DATASET EXTRACT —
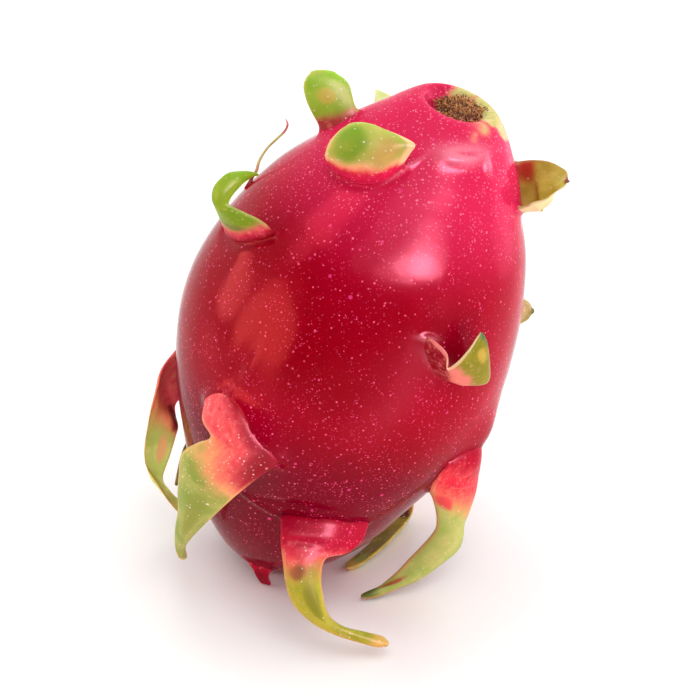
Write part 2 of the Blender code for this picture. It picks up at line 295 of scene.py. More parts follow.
fruit = {
    "steps": 24, "lean": 17.0, "centre": (12.5, 0.0, 59.9), "bend": (9.0, 1.5),
    "halfLength": 76.0, "scarShift": (-0.2, 3.2), "around": 288, "down": 330,
    "outline": [(0.0, 64.0), (4.0, 64.3), (6.2, 66.2), (8.2, 67.8), (11.4, 66.6), (16.2, 61.5),
                (24.2, 49.5), (32.4, 36.0), (38.0, 18.5), (39.5, 2.0), (36.4, -15.0),
                (30.3, -31.0), (23.8, -45.5), (15.4, -57.0), (8.5, -62.4), (0.0, -64.2)],
    # (around, height, rise, spread): where scales grow out
    "swellings": [(12.0, -29.0, 1.6, 8.0), (-27.0, -9.0, 2.6, 8.0), (66.0, -5.0, 2.4, 8.0),
                  (24.0, 25.0, 0.9, 6.0), (80.0, 54.0, 1.2, 6.0), (-104.0, 55.0, 1.6, 6.0),
                  (10.0, 46.0, 1.3, 9.0), (-66.0, 31.0, 1.0, 6.0)],
    # (around, height, rise, length, width, turn): folds, dents and creases in the skin
    "folds": [(11.0, 63.7, 1.5, 5.2, 1.4, 6.0),       # the scale that never opened
              (37.0, 62.5, 0.7, 1.8, 1.0, -60.0),     # its short end
              (14.0, 64.1, -0.9, 2.4, 0.55, 4.0),     # the slit in it
              (-26.5, 58.4, 0.6, 3.6, 0.5, 62.0),     # the lip beside the torn scale
              (-41.0, 6.0, -0.55, 1.6, 9.0, -8.0),    # a long dent at the left
              (-37.0, 6.0, 0.3, 1.4, 8.0, -8.0),      # and its rim
              (20.5, 21.0, -1.0, 7.0, 3.2, -42.0),    # the hollow under the folded scale
              (17.0, 28.6, 0.35, 2.2, 0.7, 0.0),      # the ridge over it
              (-3.0, -24.4, -0.8, 7.0, 1.1, 12.0),    # the groove over the front leg
              (-20.0, -29.6, 0.45, 9.0, 1.0, -12.0),  # a low ridge from one root to the next
              (118.0, 20.0, 0.6, 10.0, 5.0, 20.0), (-120.0, -30.0, 0.6, 9.0, 6.0, 30.0),
              (160.0, -8.0, 0.5, 12.0, 5.0, 0.0), (-168.0, 40.0, -0.4, 8.0, 3.0, 15.0)],
    # the same for how pale the skin is: painted highlights along ridges and lips and a paler patch
    # by the folded scale; below 0 it is painted shade in the slit
    "paintedGlintFolds": [(11.0, 63.8, 0.7, 5.2, 1.5, 6.0), (14.0, 64.1, -0.6, 2.4, 0.4, 4.0),
                  (37.0, 62.6, 0.4, 1.6, 0.9, -60.0), (-26.5, 58.4, 0.5, 3.6, 0.35, 62.0),
                  (17.0, 28.7, 0.5, 2.2, 0.5, 0.0), (24.0, 23.4, 0.3, 4.5, 1.6, -30.0)],
    "relief": {"Lump Height": 0.22, "Lump Size": 19.0, "Fine Height": 0.04, "Fine Size": 3.0,
               "Seed": 4.0},
}

def placeOnFruit(local):
    turn = np.array(Matrix.Rotation(math.radians(fruit["lean"]), 3, "Y"))
    return local @ turn.T + np.array(fruit["centre"])


def riseAt(around, height, radius, spots):
    rise = np.zeros_like(radius)
    for spotAround, spotHeight, lift, long, wide, turn in spots:
        across = np.radians((around - spotAround + 180.0) % 360.0 - 180.0) * radius
        up = height - spotHeight
        c, s = math.cos(math.radians(turn)), math.sin(math.radians(turn))
        rise += lift * np.exp(-((across * c + up * s) / long) ** 2
                              - ((up * c - across * s) / wide) ** 2)
    return rise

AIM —
Give an exact copy of all the data shown above.

SOLUTION BELOW —
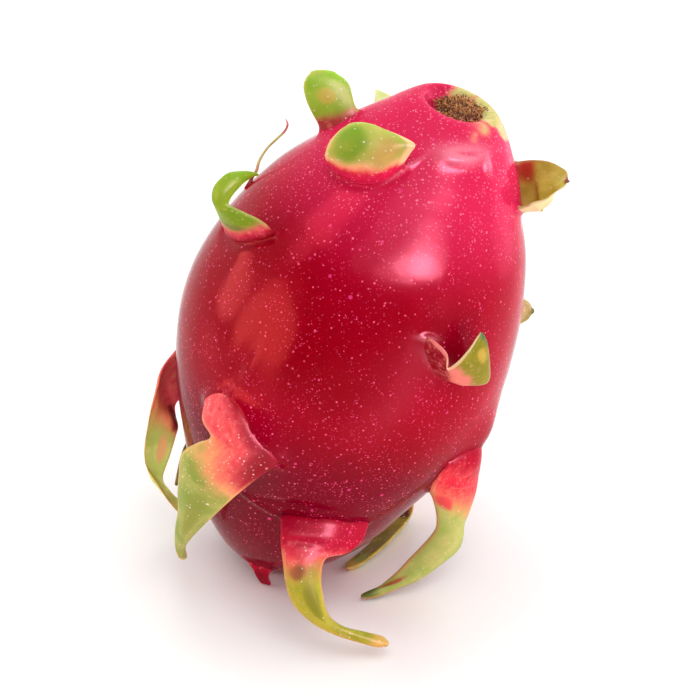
Write part 2 of the Blender code for this picture. It picks up at line 295 of scene.py. More parts follow.
fruit = {
    "steps": 24, "lean": 17.0, "centre": (12.5, 0.0, 59.9), "bend": (9.0, 1.5),
    "halfLength": 76.0, "scarShift": (-0.2, 3.2), "around": 288, "down": 330,
    "outline": [(0.0, 64.0), (4.0, 64.3), (6.2, 66.2), (8.2, 67.8), (11.4, 66.6), (16.2, 61.5),
                (24.2, 49.5), (32.4, 36.0), (38.0, 18.5), (39.5, 2.0), (36.4, -15.0),
                (30.3, -31.0), (23.8, -45.5), (15.4, -57.0), (8.5, -62.4), (0.0, -64.2)],
    # (around, height, rise, spread): where scales grow out
    "swellings": [(12.0, -29.0, 1.6, 8.0), (-27.0, -9.0, 2.6, 8.0), (66.0, -5.0, 2.4, 8.0),
                  (24.0, 25.0, 0.9, 6.0), (80.0, 54.0, 1.2, 6.0), (-104.0, 55.0, 1.6, 6.0),
                  (10.0, 46.0, 1.3, 9.0), (-66.0, 31.0, 1.0, 6.0)],
    # (around, height, rise, length, width, turn): folds, dents and creases in the skin
    "folds": [(11.0, 63.7, 1.5, 5.2, 1.4, 6.0),       # the scale that never opened
              (37.0, 62.5, 0.7, 1.8, 1.0, -60.0),     # its short end
              (14.0, 64.1, -0.9, 2.4, 0.55, 4.0),     # the slit in it
              (-26.5, 58.4, 0.6, 3.6, 0.5, 62.0),     # the lip beside the torn scale
              (-41.0, 6.0, -0.55, 1.6, 9.0, -8.0),    # a long dent at the left
              (-37.0, 6.0, 0.3, 1.4, 8.0, -8.0),      # and its rim
              (20.5, 21.0, -1.0, 7.0, 3.2, -42.0),    # the hollow under the folded scale
              (17.0, 28.6, 0.35, 2.2, 0.7, 0.0),      # the ridge over it
              (-3.0, -24.4, -0.8, 7.0, 1.1, 12.0),    # the groove over the front leg
              (-20.0, -29.6, 0.45, 9.0, 1.0, -12.0),  # a low ridge from one root to the next
              (118.0, 20.0, 0.6, 10.0, 5.0, 20.0), (-120.0, -30.0, 0.6, 9.0, 6.0, 30.0),
              (160.0, -8.0, 0.5, 12.0, 5.0, 0.0), (-168.0, 40.0, -0.4, 8.0, 3.0, 15.0)],
    # the same for how pale the skin is: painted highlights along ridges and lips and a paler patch
    # by the folded scale; below 0 it is painted shade in the slit
    "paintedGlintFolds": [(11.0, 63.8, 0.7, 5.2, 1.5, 6.0), (14.0, 64.1, -0.6, 2.4, 0.4, 4.0),
                  (37.0, 62.6, 0.4, 1.6, 0.9, -60.0), (-26.5, 58.4, 0.5, 3.6, 0.35, 62.0),
                  (17.0, 28.7, 0.5, 2.2, 0.5, 0.0), (24.0, 23.4, 0.3, 4.5, 1.6, -30.0)],
    "relief": {"Lump Height": 0.22, "Lump Size": 19.0, "Fine Height": 0.04, "Fine Size": 3.0,
               "Seed": 4.0},
}

def placeOnFruit(local):
    turn = np.array(Matrix.Rotation(math.radians(fruit["lean"]), 3, "Y"))
    return local @ turn.T + np.array(fruit["centre"])


def riseAt(around, height, radius, spots):
    rise = np.zeros_like(radius)
    for spotAround, spotHeight, lift, long, wide, turn in spots:
        across = np.radians((around - spotAround + 180.0) % 360.0 - 180.0) * radius
        up = height - spotHeight
        c, s = math.cos(math.radians(turn)), math.sin(math.radians(turn))
        rise += lift * np.exp(-((across * c + up * s) / long) ** 2
                              - ((up * c - across * s) / wide) ** 2)
    return rise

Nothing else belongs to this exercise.